— Start of DATA EXTRACT —

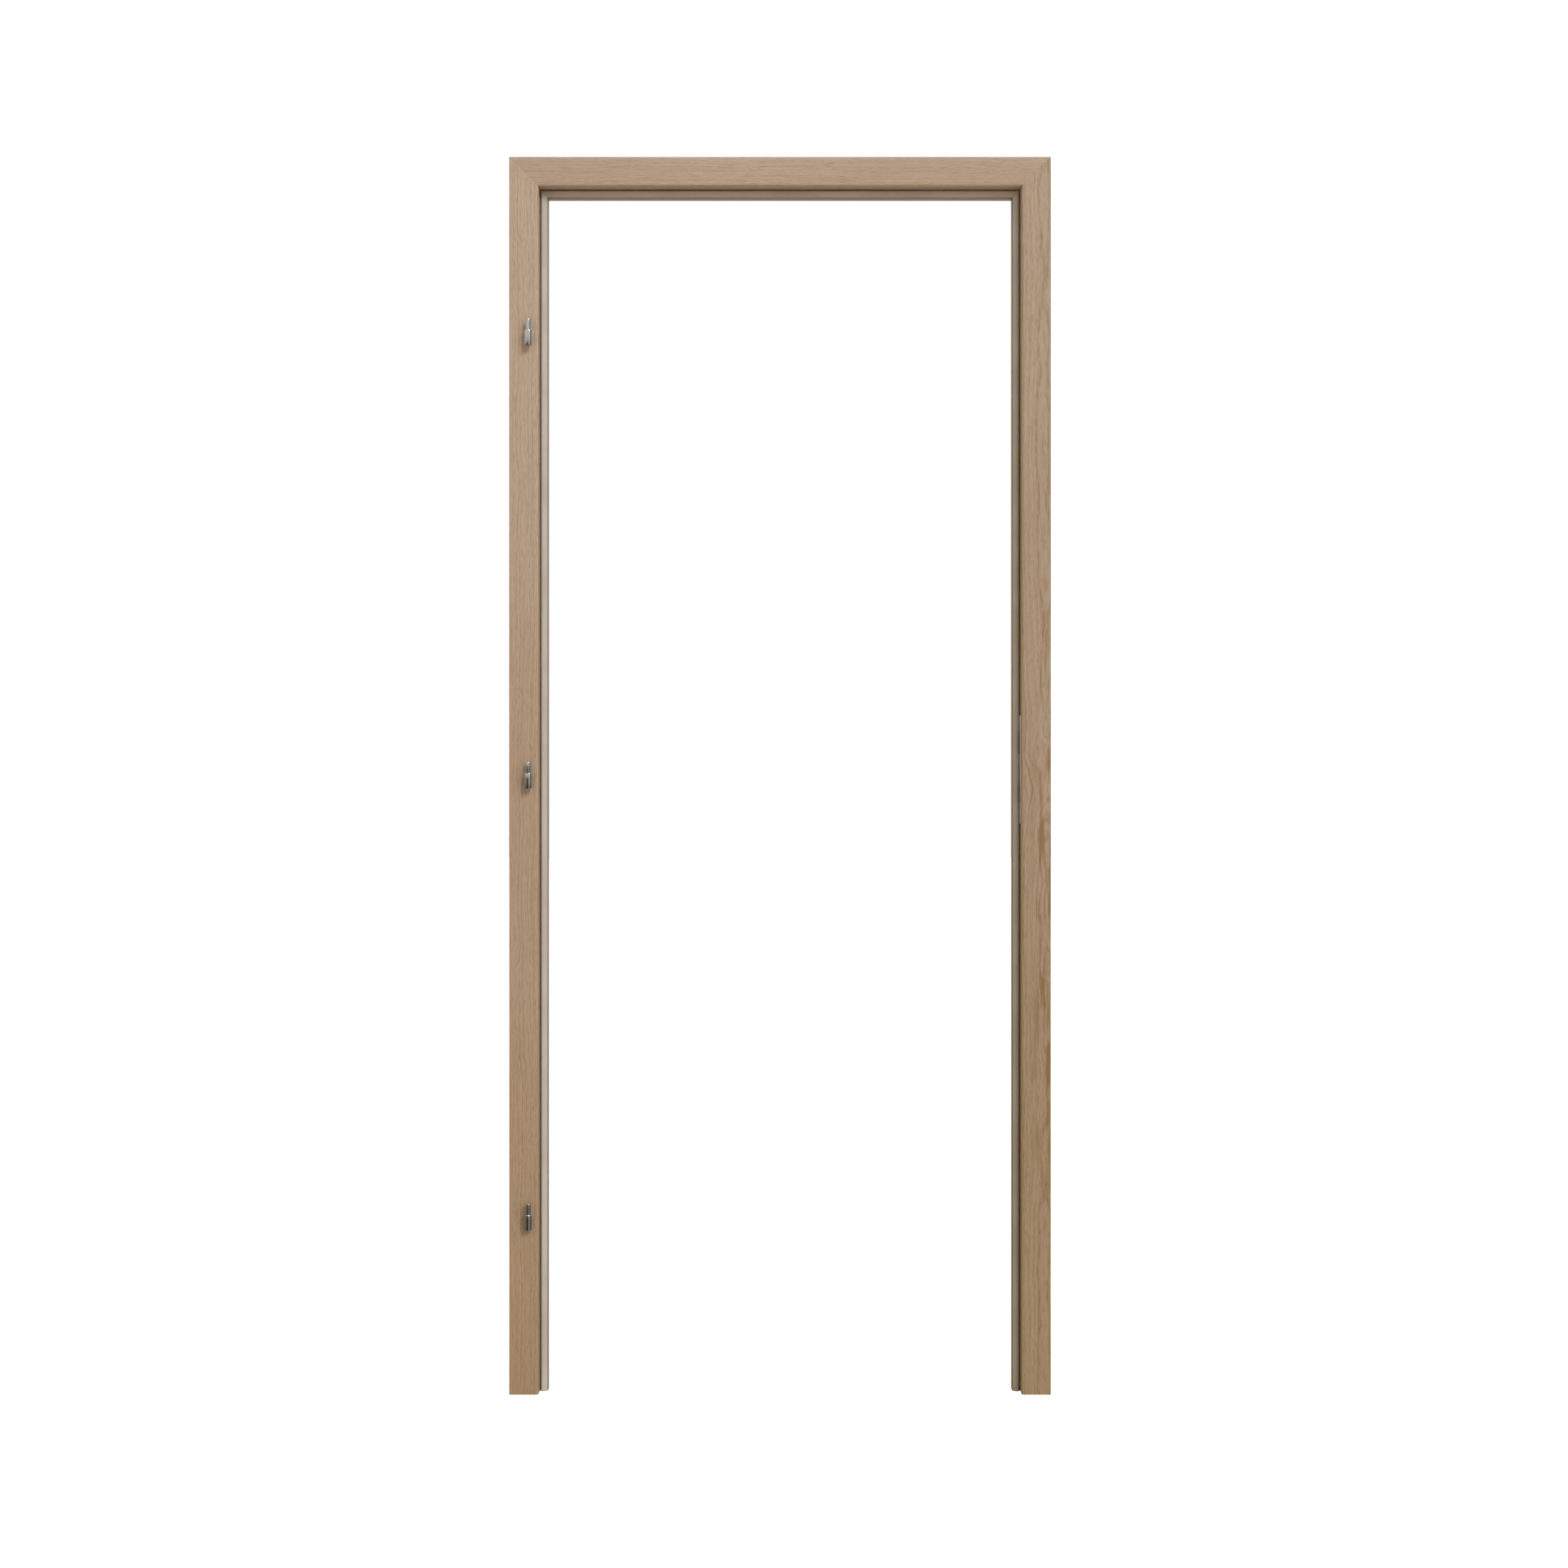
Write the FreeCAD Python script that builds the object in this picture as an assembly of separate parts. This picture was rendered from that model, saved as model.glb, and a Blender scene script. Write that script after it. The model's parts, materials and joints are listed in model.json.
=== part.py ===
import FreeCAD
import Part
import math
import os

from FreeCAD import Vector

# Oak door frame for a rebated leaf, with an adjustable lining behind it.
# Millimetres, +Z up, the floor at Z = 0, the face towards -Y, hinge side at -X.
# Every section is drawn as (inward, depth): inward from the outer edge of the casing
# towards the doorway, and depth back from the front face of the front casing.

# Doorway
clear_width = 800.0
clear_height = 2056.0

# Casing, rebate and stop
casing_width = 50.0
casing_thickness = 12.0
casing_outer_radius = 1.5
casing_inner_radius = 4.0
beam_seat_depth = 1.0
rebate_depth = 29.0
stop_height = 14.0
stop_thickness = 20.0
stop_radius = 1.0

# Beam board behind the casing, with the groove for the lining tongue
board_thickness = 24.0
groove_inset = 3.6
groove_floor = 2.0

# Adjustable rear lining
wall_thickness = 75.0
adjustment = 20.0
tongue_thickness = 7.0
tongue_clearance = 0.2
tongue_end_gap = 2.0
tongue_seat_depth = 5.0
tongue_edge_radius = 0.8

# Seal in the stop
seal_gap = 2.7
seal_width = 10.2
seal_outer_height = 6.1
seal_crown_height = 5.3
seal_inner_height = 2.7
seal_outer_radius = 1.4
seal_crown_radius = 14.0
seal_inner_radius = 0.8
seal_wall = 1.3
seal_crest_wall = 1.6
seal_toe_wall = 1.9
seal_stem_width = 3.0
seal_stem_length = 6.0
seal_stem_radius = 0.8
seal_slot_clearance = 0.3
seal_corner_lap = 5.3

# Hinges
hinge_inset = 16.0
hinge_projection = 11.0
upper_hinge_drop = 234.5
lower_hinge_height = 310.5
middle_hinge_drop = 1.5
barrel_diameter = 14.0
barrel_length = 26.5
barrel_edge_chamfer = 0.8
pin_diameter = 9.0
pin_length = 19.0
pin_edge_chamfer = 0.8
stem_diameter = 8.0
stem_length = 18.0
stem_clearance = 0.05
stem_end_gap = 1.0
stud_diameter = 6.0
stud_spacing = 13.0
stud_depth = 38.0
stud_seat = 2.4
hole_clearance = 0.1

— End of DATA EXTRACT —

OBJECTIVE: Repeat the material word for word from its opening line up to and including the line containing "seal_corner_lap = 5.3".

TASK SOLUTION:
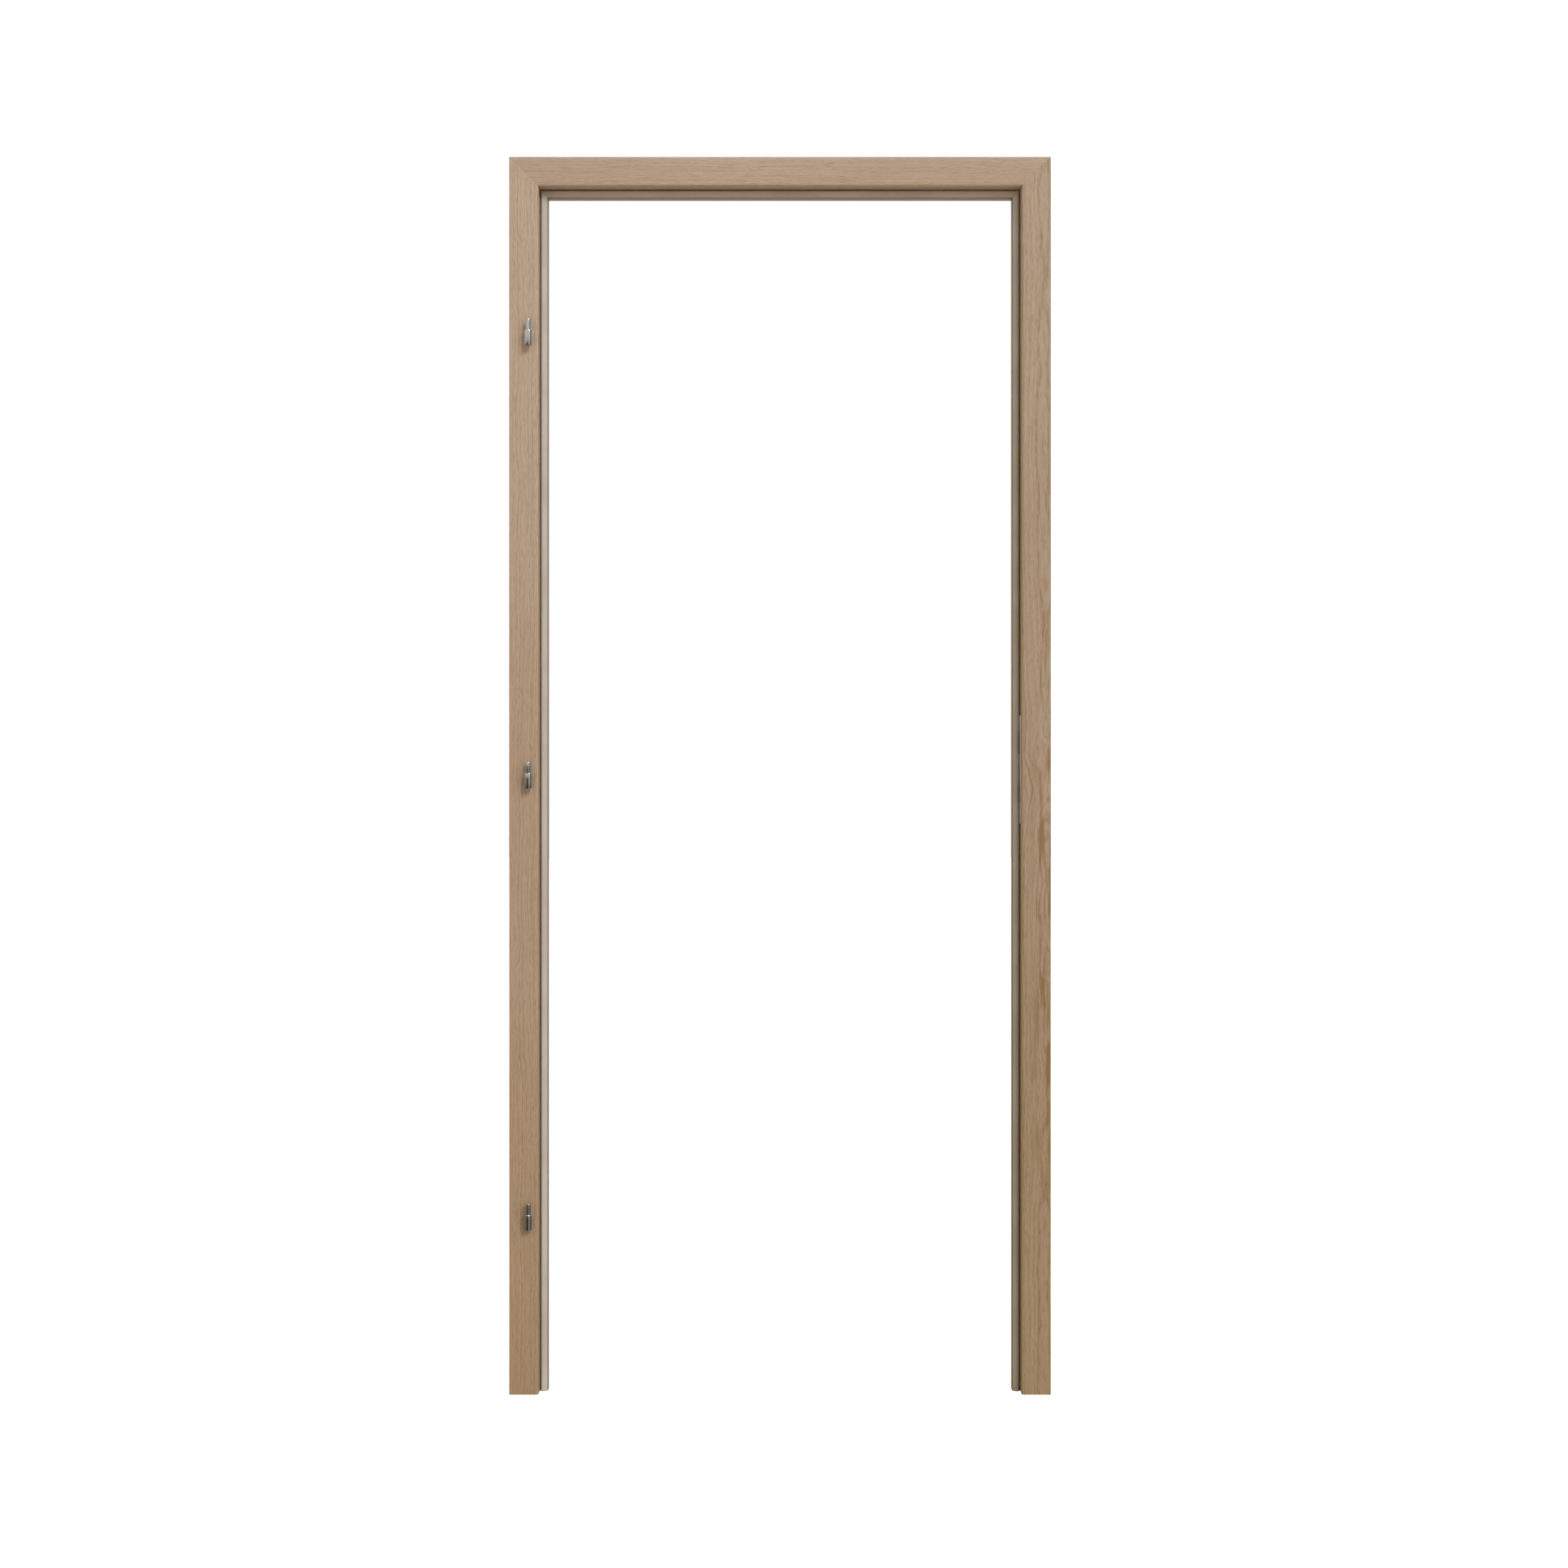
Write the FreeCAD Python script that builds the object in this picture as an assembly of separate parts. This picture was rendered from that model, saved as model.glb, and a Blender scene script. Write that script after it. The model's parts, materials and joints are listed in model.json.
=== part.py ===
import FreeCAD
import Part
import math
import os

from FreeCAD import Vector

# Oak door frame for a rebated leaf, with an adjustable lining behind it.
# Millimetres, +Z up, the floor at Z = 0, the face towards -Y, hinge side at -X.
# Every section is drawn as (inward, depth): inward from the outer edge of the casing
# towards the doorway, and depth back from the front face of the front casing.

# Doorway
clear_width = 800.0
clear_height = 2056.0

# Casing, rebate and stop
casing_width = 50.0
casing_thickness = 12.0
casing_outer_radius = 1.5
casing_inner_radius = 4.0
beam_seat_depth = 1.0
rebate_depth = 29.0
stop_height = 14.0
stop_thickness = 20.0
stop_radius = 1.0

# Beam board behind the casing, with the groove for the lining tongue
board_thickness = 24.0
groove_inset = 3.6
groove_floor = 2.0

# Adjustable rear lining
wall_thickness = 75.0
adjustment = 20.0
tongue_thickness = 7.0
tongue_clearance = 0.2
tongue_end_gap = 2.0
tongue_seat_depth = 5.0
tongue_edge_radius = 0.8

# Seal in the stop
seal_gap = 2.7
seal_width = 10.2
seal_outer_height = 6.1
seal_crown_height = 5.3
seal_inner_height = 2.7
seal_outer_radius = 1.4
seal_crown_radius = 14.0
seal_inner_radius = 0.8
seal_wall = 1.3
seal_crest_wall = 1.6
seal_toe_wall = 1.9
seal_stem_width = 3.0
seal_stem_length = 6.0
seal_stem_radius = 0.8
seal_slot_clearance = 0.3
seal_corner_lap = 5.3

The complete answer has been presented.